◆ **Directions for this task**:
Wherever the string "scene" appears in the listing, copy that line.

◆ **Provided material**:
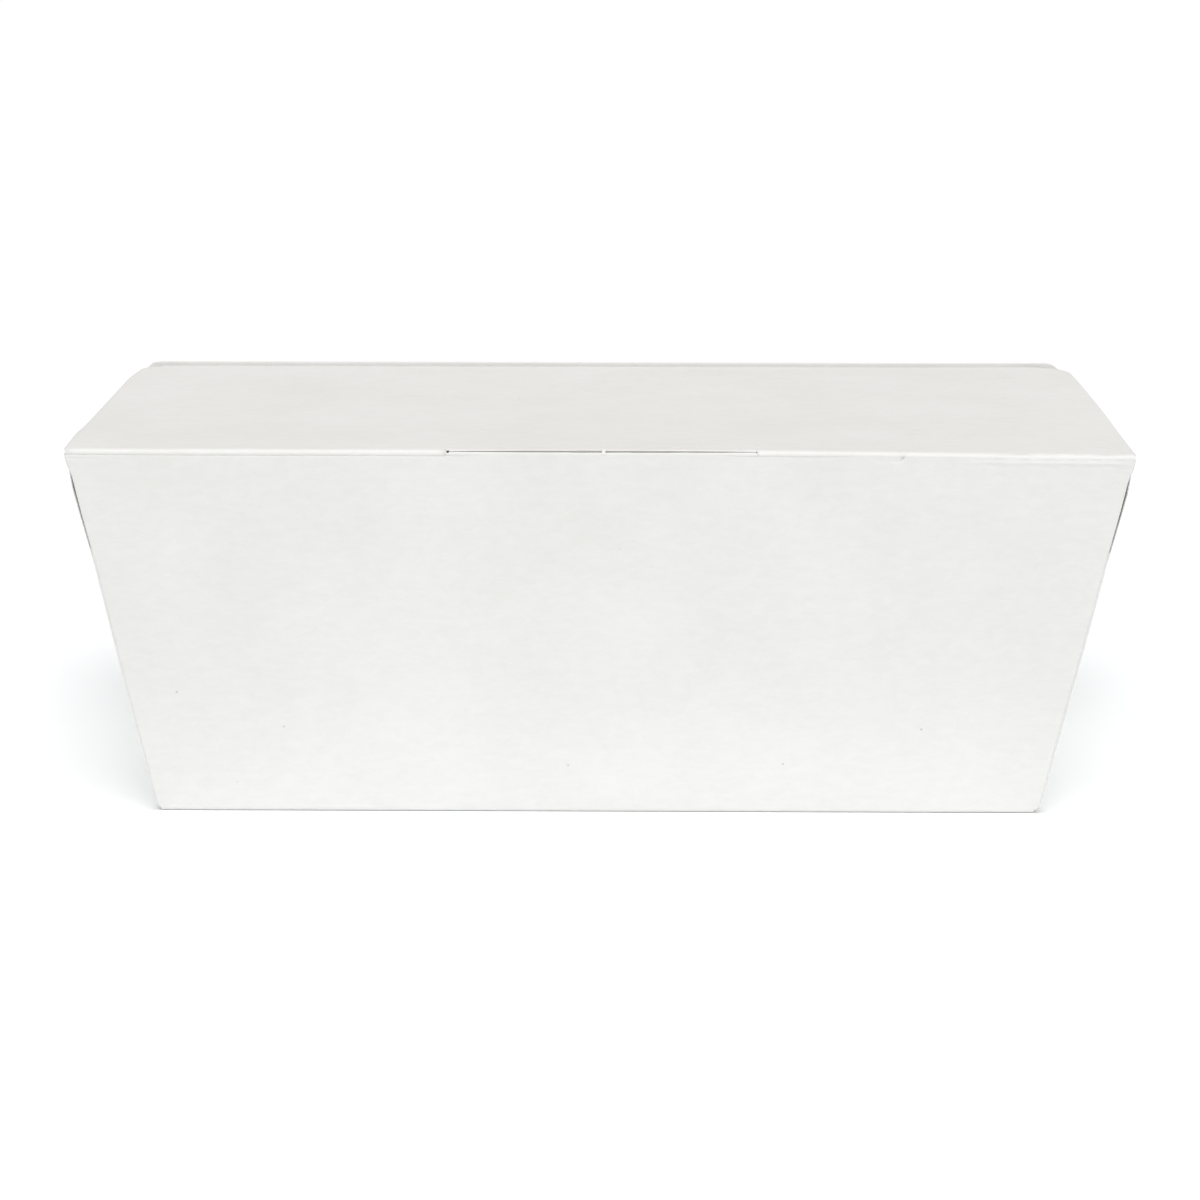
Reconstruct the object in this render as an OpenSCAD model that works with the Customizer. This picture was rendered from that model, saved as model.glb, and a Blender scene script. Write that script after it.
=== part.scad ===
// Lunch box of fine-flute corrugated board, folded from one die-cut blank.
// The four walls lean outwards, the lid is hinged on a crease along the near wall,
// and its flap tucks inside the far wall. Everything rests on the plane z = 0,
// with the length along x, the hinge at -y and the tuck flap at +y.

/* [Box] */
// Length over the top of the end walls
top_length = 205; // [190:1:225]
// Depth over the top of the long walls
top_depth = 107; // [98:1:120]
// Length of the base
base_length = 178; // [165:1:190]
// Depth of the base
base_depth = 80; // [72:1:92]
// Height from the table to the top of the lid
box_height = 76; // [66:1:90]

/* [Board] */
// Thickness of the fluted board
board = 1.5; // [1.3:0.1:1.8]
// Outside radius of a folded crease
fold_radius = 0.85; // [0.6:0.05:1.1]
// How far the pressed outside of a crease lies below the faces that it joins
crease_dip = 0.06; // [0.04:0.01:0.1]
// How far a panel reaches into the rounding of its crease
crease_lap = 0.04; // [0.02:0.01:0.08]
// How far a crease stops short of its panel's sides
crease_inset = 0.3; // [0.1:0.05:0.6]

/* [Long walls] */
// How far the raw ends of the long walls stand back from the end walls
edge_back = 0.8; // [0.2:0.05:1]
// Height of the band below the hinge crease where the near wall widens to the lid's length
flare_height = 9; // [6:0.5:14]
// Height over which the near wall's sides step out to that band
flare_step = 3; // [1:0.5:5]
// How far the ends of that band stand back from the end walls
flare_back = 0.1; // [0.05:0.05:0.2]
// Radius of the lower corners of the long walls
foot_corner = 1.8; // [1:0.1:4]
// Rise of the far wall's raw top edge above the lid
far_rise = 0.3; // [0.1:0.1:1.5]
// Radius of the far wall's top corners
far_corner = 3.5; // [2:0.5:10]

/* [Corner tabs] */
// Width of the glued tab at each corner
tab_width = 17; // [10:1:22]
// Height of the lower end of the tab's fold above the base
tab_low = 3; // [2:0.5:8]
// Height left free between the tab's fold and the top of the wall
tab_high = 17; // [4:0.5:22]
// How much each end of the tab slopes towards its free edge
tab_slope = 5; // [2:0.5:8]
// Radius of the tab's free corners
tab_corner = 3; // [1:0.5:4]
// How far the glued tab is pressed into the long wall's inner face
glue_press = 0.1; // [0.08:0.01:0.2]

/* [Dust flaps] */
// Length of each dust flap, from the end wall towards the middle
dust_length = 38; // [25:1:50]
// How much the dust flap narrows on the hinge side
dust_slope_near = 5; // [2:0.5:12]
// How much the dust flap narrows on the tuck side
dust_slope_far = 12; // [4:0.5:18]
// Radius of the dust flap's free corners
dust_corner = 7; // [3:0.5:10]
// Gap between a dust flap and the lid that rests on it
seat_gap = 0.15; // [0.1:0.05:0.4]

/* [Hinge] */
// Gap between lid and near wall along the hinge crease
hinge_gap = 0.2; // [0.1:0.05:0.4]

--

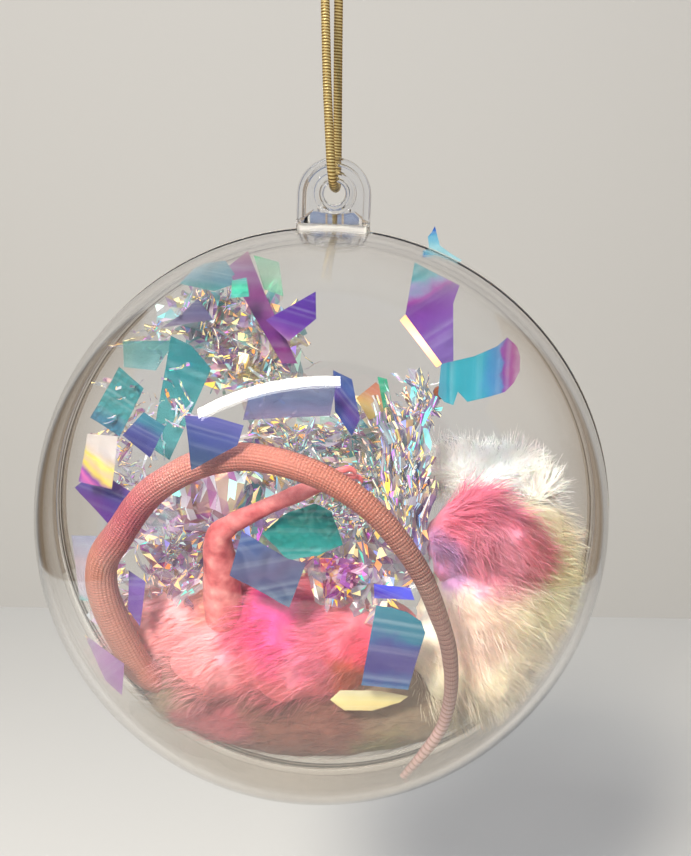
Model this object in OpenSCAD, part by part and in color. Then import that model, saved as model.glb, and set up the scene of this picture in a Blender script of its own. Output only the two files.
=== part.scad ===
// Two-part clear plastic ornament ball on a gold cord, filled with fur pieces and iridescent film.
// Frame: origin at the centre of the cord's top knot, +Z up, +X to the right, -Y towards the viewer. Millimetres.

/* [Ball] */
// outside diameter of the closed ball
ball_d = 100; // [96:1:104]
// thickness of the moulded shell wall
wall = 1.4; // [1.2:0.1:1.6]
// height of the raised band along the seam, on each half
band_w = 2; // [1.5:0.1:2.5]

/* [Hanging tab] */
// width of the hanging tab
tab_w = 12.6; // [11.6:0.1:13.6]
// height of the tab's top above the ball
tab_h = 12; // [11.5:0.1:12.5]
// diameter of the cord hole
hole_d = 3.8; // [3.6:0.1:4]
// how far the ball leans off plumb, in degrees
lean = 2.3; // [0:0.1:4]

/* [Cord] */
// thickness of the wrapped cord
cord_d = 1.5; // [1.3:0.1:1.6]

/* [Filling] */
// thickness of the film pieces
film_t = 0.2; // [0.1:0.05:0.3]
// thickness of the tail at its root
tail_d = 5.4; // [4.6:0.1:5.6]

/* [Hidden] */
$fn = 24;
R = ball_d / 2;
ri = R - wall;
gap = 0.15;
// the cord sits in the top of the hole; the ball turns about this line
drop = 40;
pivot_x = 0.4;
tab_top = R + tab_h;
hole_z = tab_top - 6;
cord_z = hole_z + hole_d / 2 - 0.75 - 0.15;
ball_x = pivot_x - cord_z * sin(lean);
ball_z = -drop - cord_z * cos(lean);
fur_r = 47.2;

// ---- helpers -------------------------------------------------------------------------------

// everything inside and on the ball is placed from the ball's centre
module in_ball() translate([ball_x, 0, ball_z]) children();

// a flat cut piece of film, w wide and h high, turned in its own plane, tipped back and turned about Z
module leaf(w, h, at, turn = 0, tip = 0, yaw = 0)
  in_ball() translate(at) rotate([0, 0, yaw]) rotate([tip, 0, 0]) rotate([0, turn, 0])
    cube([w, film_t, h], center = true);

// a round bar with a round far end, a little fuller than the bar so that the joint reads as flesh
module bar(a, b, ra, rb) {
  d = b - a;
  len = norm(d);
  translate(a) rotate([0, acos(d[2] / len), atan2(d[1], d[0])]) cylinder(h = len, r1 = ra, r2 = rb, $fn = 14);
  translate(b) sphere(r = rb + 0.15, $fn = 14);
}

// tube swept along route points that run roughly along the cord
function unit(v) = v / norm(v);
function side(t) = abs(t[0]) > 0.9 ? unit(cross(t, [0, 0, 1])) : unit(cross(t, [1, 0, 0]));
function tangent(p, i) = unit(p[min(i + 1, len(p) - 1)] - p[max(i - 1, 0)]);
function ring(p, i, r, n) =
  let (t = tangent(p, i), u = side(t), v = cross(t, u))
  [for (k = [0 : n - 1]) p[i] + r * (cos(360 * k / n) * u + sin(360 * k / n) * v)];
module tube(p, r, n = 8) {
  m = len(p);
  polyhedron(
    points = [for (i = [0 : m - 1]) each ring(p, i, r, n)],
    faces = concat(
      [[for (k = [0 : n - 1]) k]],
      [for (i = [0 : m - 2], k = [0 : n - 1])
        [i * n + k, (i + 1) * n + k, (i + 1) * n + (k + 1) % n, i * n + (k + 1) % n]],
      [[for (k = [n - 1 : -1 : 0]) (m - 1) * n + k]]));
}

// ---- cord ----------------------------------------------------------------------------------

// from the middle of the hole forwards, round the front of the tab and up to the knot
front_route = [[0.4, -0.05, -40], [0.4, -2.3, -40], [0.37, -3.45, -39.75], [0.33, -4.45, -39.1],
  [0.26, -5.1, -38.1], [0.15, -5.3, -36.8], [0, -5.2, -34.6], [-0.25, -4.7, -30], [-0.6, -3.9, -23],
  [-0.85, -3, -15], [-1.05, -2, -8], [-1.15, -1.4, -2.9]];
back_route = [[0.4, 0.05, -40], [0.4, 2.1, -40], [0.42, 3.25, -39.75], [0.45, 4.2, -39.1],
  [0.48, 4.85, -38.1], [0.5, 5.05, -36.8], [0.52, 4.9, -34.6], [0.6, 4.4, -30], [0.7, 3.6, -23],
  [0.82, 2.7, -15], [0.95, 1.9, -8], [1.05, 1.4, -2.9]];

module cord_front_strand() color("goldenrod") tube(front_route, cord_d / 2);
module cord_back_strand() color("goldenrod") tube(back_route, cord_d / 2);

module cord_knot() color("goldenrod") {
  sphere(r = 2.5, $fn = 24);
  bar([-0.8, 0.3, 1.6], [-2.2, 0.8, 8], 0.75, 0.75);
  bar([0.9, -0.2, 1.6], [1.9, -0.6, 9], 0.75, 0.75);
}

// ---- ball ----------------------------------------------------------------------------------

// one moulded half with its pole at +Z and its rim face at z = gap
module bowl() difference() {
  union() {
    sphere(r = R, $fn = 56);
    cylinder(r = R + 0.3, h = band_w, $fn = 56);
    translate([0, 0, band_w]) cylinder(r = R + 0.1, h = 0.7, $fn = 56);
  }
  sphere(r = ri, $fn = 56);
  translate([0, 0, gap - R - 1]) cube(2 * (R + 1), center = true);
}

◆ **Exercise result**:
Reconstruct the object in this render as an OpenSCAD model that works with the Customizer. This picture was rendered from that model, saved as model.glb, and a Blender scene script. Write that script after it.
Model this object in OpenSCAD, part by part and in color. Then import that model, saved as model.glb, and set up the scene of this picture in a Blender script of its own. Output only the two files.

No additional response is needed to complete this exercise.